Zach Lavin

Personal information
- Full name: Zachary Lavin
- Born: January 31, 1997 (age 29) Essex, Ontario, Canada
- Years active: 2019–present
- Height: 6 ft 1 in (185 cm)
- Weight: 210 lb (95 kg; 15 st)

Sport
- Country: Canada
- Sport: Ice sled hockey
- Position: Defense

Medal record
Para ice hockey
Representing Canada
Paralympic Games
| Silver medal – second place | 2022 Beijing | Team competition |
| Silver medal – second place | 2026 Milano Cortina | Team competition |
World Championships
| Gold medal – first place | 2024 Calgary | Team competition |
| Silver medal – second place | 2019 Ostrava | Team competition |
| Silver medal – second place | 2021 Ostrava | Team competition |
| Silver medal – second place | 2023 Moose Jaw | Team competition |
| Silver medal – second place | 2025 Buffalo | Team competition |

= Zach Lavin =

Canadian ice sledge hockey player (born 1997)

Zachary Lavin (born January 31, 1997) is a Canadian ice sled hockey player who was a member of the Canada national para ice hockey team that won silver at the 2022 and 2026 Winter Paralympics.

==Career==
Lavin made his international debut for Canada at the 2019 World Para Ice Hockey Championships, where he ranked tenth in tournament scoring with three goals and five assists, and won a silver medal. He again represented Canada at the 2021 World Para Ice Hockey Championships and won a silver medal. He again represented Canada at the 2024 World Para Ice Hockey Championships and won a gold medal.

Lavin represented Canada at the 2022 Winter Paralympics and won a silver medal.

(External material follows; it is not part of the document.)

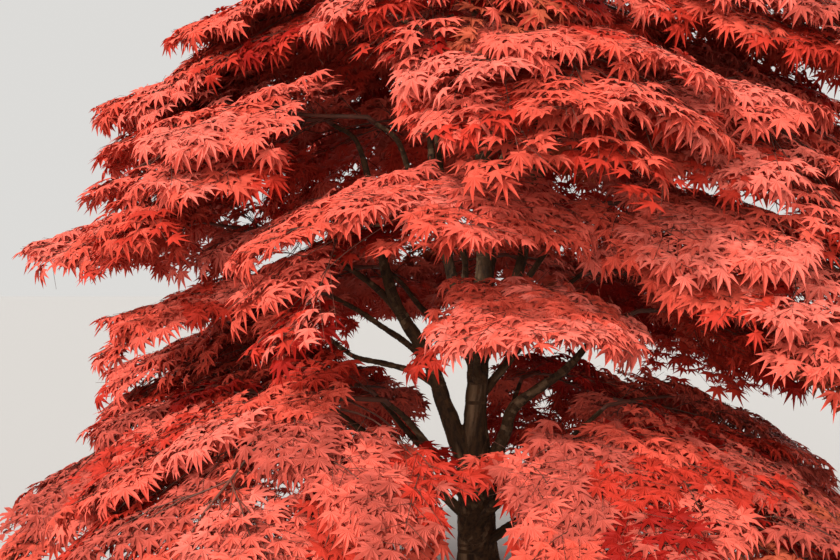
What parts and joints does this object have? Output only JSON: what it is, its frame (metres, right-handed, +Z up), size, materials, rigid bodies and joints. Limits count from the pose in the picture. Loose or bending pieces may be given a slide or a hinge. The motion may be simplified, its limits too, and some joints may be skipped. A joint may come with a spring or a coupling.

On January 20, 2026, he was again selected to represent Canada at the 2026 Winter Paralympics. He won a silver medal, Canada's third consecutive silver medal in Para ice hockey at the Winter Paralympics.

==Personal life==
In February 2015, Lavin got lost on a hiking trip in the Rocky Mountains for three days, as a result he suffered severe frostbite to his hands and feet. He overcame frostbite to his hands, but could not overcome the frostbite to his feet, which led to both his legs being amputated below the knee. He spent more than a week in the hospital being treated for frostbite and nearly four months in the hospital recovering from the surgery. He was introduced to the sport of ice sled hockey by former Canadian national team member Chris Cederstrand, and began playing para ice hockey with the Calgary Scorpions in 2016.